ROANOKE TIMES 
                      Copyright (c) 1996, Roanoke Times

DATE: Sunday, May 12, 1996                   TAG: 9605100093
SECTION: BUSINESS                 PAGE: 2    EDITION: METRO 
DATELINE: LOS ANGELES 
SOURCE: JEANNINE AVERSA ASSOCIATED PRESS 


PICTURE THIS: CABLE IS EXPANDING INTO COMPUTER, PHONE HOOKUPS

The cable that brings a pretty picture into your home can - and soon will in many places - hook your computer to the Internet and carry your local telephone calls, too.

Unleashed by a new telecommunications law, cable companies, like telephone companies, are taking steps to offer their customers a panoply of services - from local and long-distance to cable and computer connections.

Already going for a piece of the $100 billion-a-year local phone business, Time Warner Cable is providing residential local service to cable customers in Rochester, N.Y.

Cablevision Systems Corp. is doing the same for customers on Long Island, N.Y. Harron Communications is offering businesses phone services in Utica, N.Y.

And in Alexandria, Va., Jones Intercable is providing local phone service to 101 people living in apartments and condos. Installation is free. The company charges $37.32 a month for a package of cable and local phone service, said spokesman Jim Carlson.

Over the next five years ``the challenge will be to stay ahead of the competition ... not just with programming, promotion and service, but to get into the phone business and the computer hookup business,'' said Ted Turner, chairman of Turner Broadcasting System Inc. and incoming chairman of the National Cable Television Association board.

``The winners,'' Turner says, ``will be the ones that do the best job.''

Chief among the worries: Will people trust their cable company to provide local phone and other new services?

The cable industry - still haunted by years-old horror stories about poor customer service despite vast improvements - says it has learned valuable lessons and gained public trust.

``We're seeing the meter moving over toward cable's having great service,'' Turner said. But he lamented the old customer service stories: ``We're going to carry it to [our] grave!''

Telephone companies, not immune to service problems themselves, say they plan to exploit that perception as they compete against cable for both phone and cable customers.

Meanwhile, some cable companies also are connecting customers' home computers via cable modems and coaxial cable lines.

At its infancy now, this portion of the business should grow to $1.6 billion by 2000, the cable industry says.

Time Warner, working with Hewlett-Packard Co., Motorola Inc., American Online and Excalibur, is providing 200 customers in Elmira, N.Y., with connections to online services, including to the local government so people can check city council hearings or weigh in on school board issues.

After a $30 installation fee, customers are charged $24.95 a month for service, which includes Internet access, local e-mail, an electronic version of the local newspaper and the modem rental fee, said spokesman Mike Luftman.

Continental Cablevision provides 18,000 Boston College students cable TV service, Internet access, e-mail and telephone service, said spokesman David Woods.

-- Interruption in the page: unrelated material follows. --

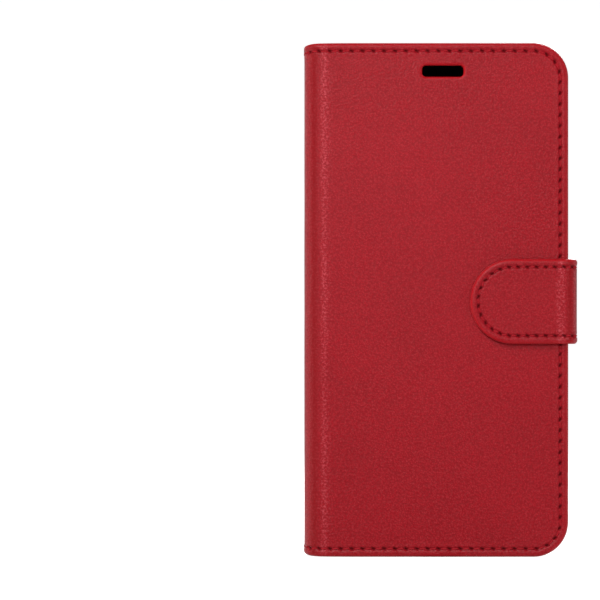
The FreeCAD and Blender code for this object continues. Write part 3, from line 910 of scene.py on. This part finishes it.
strap_pieces = [
    # name, s range, free left, bodies, weight start, weight end, and the nodes its sheets and thread replace
    ("strap_flap", (0.0, S_STRAP_SPLIT), True, "strap_side", "strap_flap",
     strap_at(S_STRAP_SIDE), strap_at(S_STRAP_FRONT),
     ("strap_flap_leather", "strap_front_fold"), ("strap_flap_lining",), ("strap_thread",)),
    ("strap_side", (S_STRAP_SPLIT, S_STRAP_END), False, "phone_side", "strap_side",
     strap_at(S_STRAP_EXIT), strap_at(S_STRAP_BACK),
     ("strap_side_leather", "strap_base_fold"), ("strap_side_lining",), ()),
]
for name, span, left, body_a, body_b, start, end, outer_nodes, lining_nodes, thread_nodes in strap_pieces:
    ride = ((body_a, body_b), start, end)
    leather = build_sheet(span, STRAP_Z, STRAP_R, left, False, STRAP_EDGE, STRAP_LINES,
                          pitch=STRAP_STITCH, level=strap_level)
    leather_piece = make_object(f"{name}_leather_sheet", leather, strap.place, cover_leather, painted_light=strap_painted_light)
    finish_piece(leather_piece, *ride, "cover_leather", outer_nodes)

    inset = (span[0] + left * STRAP_LINING_INSET, span[1])
    z = (STRAP_Z[0] + STRAP_LINING_INSET, STRAP_Z[1] - STRAP_LINING_INSET)
    lining = build_sheet(inset, z, STRAP_R - STRAP_LINING_INSET, left, False, STRAP_LINING_EDGE, STRAP_LINES,
                         pitch=0)
    lining_piece = make_object(f"{name}_lining_sheet", lining, strap.place, lining_leather, flip=True)
    finish_piece(lining_piece, *ride, "lining", lining_nodes)

    stitches = stitches_along(leather.edges, SEAM, STRAP_STITCH, THREAD_LEVEL)
    stitch_piece = make_object(f"{name}_stitches", stitches, strap.place, thread)
    finish_piece(stitch_piece, *ride, "thread", thread_nodes)


# ---- pockets inside the front cover ----
POCKET_THICK = 0.5
POCKET_SEAM = 1.6
POCKET_CORNER = 3.6
POCKET_THREAD_LEVEL = -0.07
POCKET_THREAD_R = 0.2
POCKET_EDGE = [             # (distance in from the edge, height): folded, with a groove for its stitches
    (3.4, 0.0), (2.4, 0.0), (1.95, 0.0), (1.8, -0.05), (1.6, -0.09), (1.4, -0.05), (1.25, 0.01),
    (0.9, 0.03), (0.5, 0.02), (0.22, -0.05), (0.06, -0.16), (0.0, -0.3), (0.04, -0.42), (0.3, -0.46),
]
POCKETS = ("cash_pocket_panel", "card_pocket_1", "card_pocket_2", "card_pocket_3")


def pocket_level(seed):
    """The slight waviness of a pocket, its own for each."""
    def level(flat):
        return 0.04 * ripple(flat, 18.0, seed)
    return level


for number, node in enumerate(POCKETS):
    low, high = extent(node)
    width, height = high[0] - low[0], high[2] - low[2]
    face_y = front_low[1] - LINING_LEVEL + POCKET_THICK * (number + 1)
    pocket_plane = Section((high[0], face_y), math.pi, [("line", width, 0)])
    sheet = build_sheet((0.0, width), (low[2], high[2]), POCKET_CORNER, True, True, POCKET_EDGE,
                        lines((3.4, width, 4.0)), seam=POCKET_SEAM, pitch=STRAP_STITCH,
                        level=pocket_level(5.0 + number))
    pocket = make_object(f"{node}_sheet", sheet, pocket_plane.place, lining_leather)
    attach(pocket, "front_cover")
    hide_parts(node)
    stitches = stitches_along(sheet.edges, POCKET_SEAM, STRAP_STITCH, POCKET_THREAD_LEVEL,
                              radius=POCKET_THREAD_R)
    stitch_piece = make_object(f"{node}_stitches", stitches, pocket_plane.place, thread)
    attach(stitch_piece, "front_cover")
    if node == POCKETS[-1]:
        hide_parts("pocket_thread")


# ---- CAD nodes that stay ----
def dress(node, material):
    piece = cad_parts[node]
    piece.data.materials.clear()
    piece.data.materials.append(material)
    return piece


for node in ("back_board_camera_side", "back_board_spine_side", "spine_board", "front_board"):
    dress(node, board_fibre)
for node in ("front_magnet", "strap_magnet"):
    dress(node, magnet_plating)
dress("tray_glue_pad", glue_film)
dress("strap_anchor_tongue", lining_leather)
tray = dress("phone_tray", tray_polymer)
tray.data.polygons.foreach_set("use_smooth", np.ones(len(tray.data.polygons), bool))
rounding = tray.modifiers.new("soft_edges", "BEVEL")
rounding.width = 0.25 * MM
rounding.segments = 3
rounding.limit_method = "ANGLE"
rounding.angle_limit = math.radians(50)
rounding.harden_normals = True


# ---- studio ----
def room_strength(tree, place, lighting, seen):
    """How bright the white room is: one value where it lights, one in the picture, and in reflections
    bright to the left and right and dim in front and behind."""
    nodes, links = tree.nodes, tree.links
    way = add_node(nodes, "ShaderNodeVectorMath", operation="NORMALIZE")
    links.new(nodes.new("ShaderNodeTexCoord").outputs[place], way.inputs[0])
    parts = nodes.new("ShaderNodeSeparateXYZ")
    links.new(way.outputs[0], parts.inputs[0])
    sideways = add_node(nodes, "ShaderNodeMath", operation="ABSOLUTE")
    links.new(parts.outputs["X"], sideways.inputs[0])
    mirrored = nodes.new("ShaderNodeMapRange")
    for key, value in (("From Min", 0.35), ("From Max", 0.95), ("To Min", 0.0), ("To Max", seen)):
        mirrored.inputs[key].default_value = value
    links.new(sideways.outputs[0], mirrored.inputs["Value"])
    ray = nodes.new("ShaderNodeLightPath")
    glossy = add_node(nodes, "ShaderNodeMix", data_type="FLOAT")
    glossy.inputs[2].default_value = lighting
    links.new(ray.outputs["Is Glossy Ray"], glossy.inputs[0])
    links.new(mirrored.outputs[0], glossy.inputs[3])
    direct = add_node(nodes, "ShaderNodeMix", data_type="FLOAT")
    direct.inputs[3].default_value = seen
    links.new(ray.outputs["Is Camera Ray"], direct.inputs[0])
    links.new(glossy.outputs[0], direct.inputs[2])
    return direct.outputs[0]


FLOOR_RINGS = (             # (radius, height) in metres
    (0.0, 0.0), (0.3, 0.0), (1.0, 0.0), (3.0, 0.0), (5.0, 0.0), (6.0, 0.15), (6.8, 0.7), (7.2, 1.6),
    (7.3, 3.0),
)
FLOOR_SIDES = 96


def make_floor():
    """A pale floor that curves up far away, all round."""
    angles = np.linspace(0, 2 * math.pi, FLOOR_SIDES, endpoint=False)
    verts = [(r * math.cos(a), r * math.sin(a), z) for r, z in FLOOR_RINGS for a in angles]
    mesh = bpy.data.meshes.new("floor")
    faces = ring_faces(FLOOR_SIDES, len(FLOOR_RINGS), True)
    mesh.from_pydata(verts, [], [f[::-1] for f in faces])
    mesh.polygons.foreach_set("use_smooth", np.ones(len(mesh.polygons), bool))
    floor = bpy.data.objects.new("floor", mesh)
    bpy.context.scene.collection.objects.link(floor)
    material, _, links, shader = new_material("floor_white")
    shader.inputs["Base Color"].default_value = (0.55, 0.55, 0.55, 1)
    shader.inputs["Roughness"].default_value = 0.9
    shader.inputs["Specular IOR Level"].default_value = 0.1
    shader.inputs["Emission Color"].default_value = (1.0, 1.0, 1.0, 1)
    links.new(room_strength(material.node_tree, "Object", 0.08, 0.9), shader.inputs["Emission Strength"])
    mesh.materials.append(material)


def make_light(name, place, target, size, power):
    light = bpy.data.lights.new(name, "AREA")
    light.shape = "DISK"
    light.size = size
    light.energy = power
    lamp = bpy.data.objects.new(name, light)
    lamp.location = place
    lamp.visible_camera = False
    lamp.rotation_euler = (Vector(target) - Vector(place)).to_track_quat("-Z", "Y").to_euler()
    bpy.context.scene.collection.objects.link(lamp)


make_floor()
world = bpy.context.scene.world or bpy.data.worlds.new("studio")
bpy.context.scene.world = world
world.use_nodes = True
sky = world.node_tree.nodes["Background"]
sky.inputs["Color"].default_value = (1.0, 1.0, 1.0, 1)
world.node_tree.links.new(room_strength(world.node_tree, "Generated", 0.2, 1.05), sky.inputs["Strength"])
MIDDLE = (0.0, 0.0, 0.076)
LIGHTS = (                  # name, place, width of the disk, power
    ("front_key", (-0.34, -0.60, 0.72), 0.36, 5.7),
    ("front_haze", (-0.16, -0.72, 0.36), 0.16, 3.0),
    ("front_fill", (0.8, -1.1, 0.30), 0.36, 0.9),
    ("back_key", (0.34, 0.60, 0.72), 0.36, 5.7),
    ("back_haze", (0.16, 0.72, 0.36), 0.16, 3.0),
    ("back_fill", (-0.8, 1.1, 0.30), 0.36, 0.9),
    ("left_side", (-1.2, 0.0, 0.15), 0.36, 2.4),
    ("right_side", (1.2, 0.0, 0.15), 0.36, 2.4),
)
for name, place, size, power in LIGHTS:
    make_light(name, place, MIDDLE, size, power)
bpy.context.scene.view_settings.view_transform = "Standard"
bpy.context.scene.view_settings.look = "None"

VIEW_WIDTH = 177.4 * MM     # what the picture spans at the front cover
VIEW_DISTANCE = 1.5
VIEW_X = -41.6 * MM         # the case stands in the right half of the picture, as in the photograph
SENSOR = 36.0
camera_data = bpy.data.cameras.new("camera")
camera_data.sensor_width = SENSOR
camera_data.lens = SENSOR * VIEW_DISTANCE / VIEW_WIDTH
camera_data.clip_start = 0.05
camera_data.clip_end = 30.0
camera = bpy.data.objects.new("camera", camera_data)
camera.location = (VIEW_X, front_low[1] * MM - VIEW_DISTANCE, HEIGHT / 2 * MM)
camera.rotation_euler = (math.pi / 2, 0, 0)
bpy.context.scene.collection.objects.link(camera)
bpy.context.scene.camera = camera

The college pays for the services, included in students' tuition.

Tele-Communications Inc. plans to test high-speed Internet hookups to 200 cable homes in Seattle, said Bill Bennett, general manager of TCI's north Seattle office.

Comcast in Union, N.J., is offering 200 Comcast customers work-at-home services on a trial basis, said spokesman Joe Waz.

``It has all the criteria of success,'' said Edward Horowitz, senior vice president of technology for Viacom Inc., which pioneered high-speed cable connections to home computers in Castro Valley, Calif. Viacom's cable systems have been sold to TCI.

Computer usage in homes connected to cable modems rises considerably - some as much as 35 percent, Horowitz says.

But making cable systems capable of providing such computer connections is not a ``trivial thing,'' Horowitz said.

Cable modems are 1,000 times faster than a 14.4 kilobits-a-second modem connected to standard copper wire phone lines.

Telephone companies are deploying technology called ISDN that offers a bigger bandwidth than a standard telephone line allowing data to move more quickly. By 2000, 6.7 million homes are expected to use ISDN to tap into the Internet.

ISDN at 128 kilobits a second is still not as fast as the fatter coaxial cable pipeline, which can move data at 10,000 kilobits a second.

Nonetheless cable rival Edward Grebow, president of Tele-TV Systems, a programming venture backed by three Bell telephone companies, predicted it would be ``many years'' before most cable companies can successfully deploy cable modems.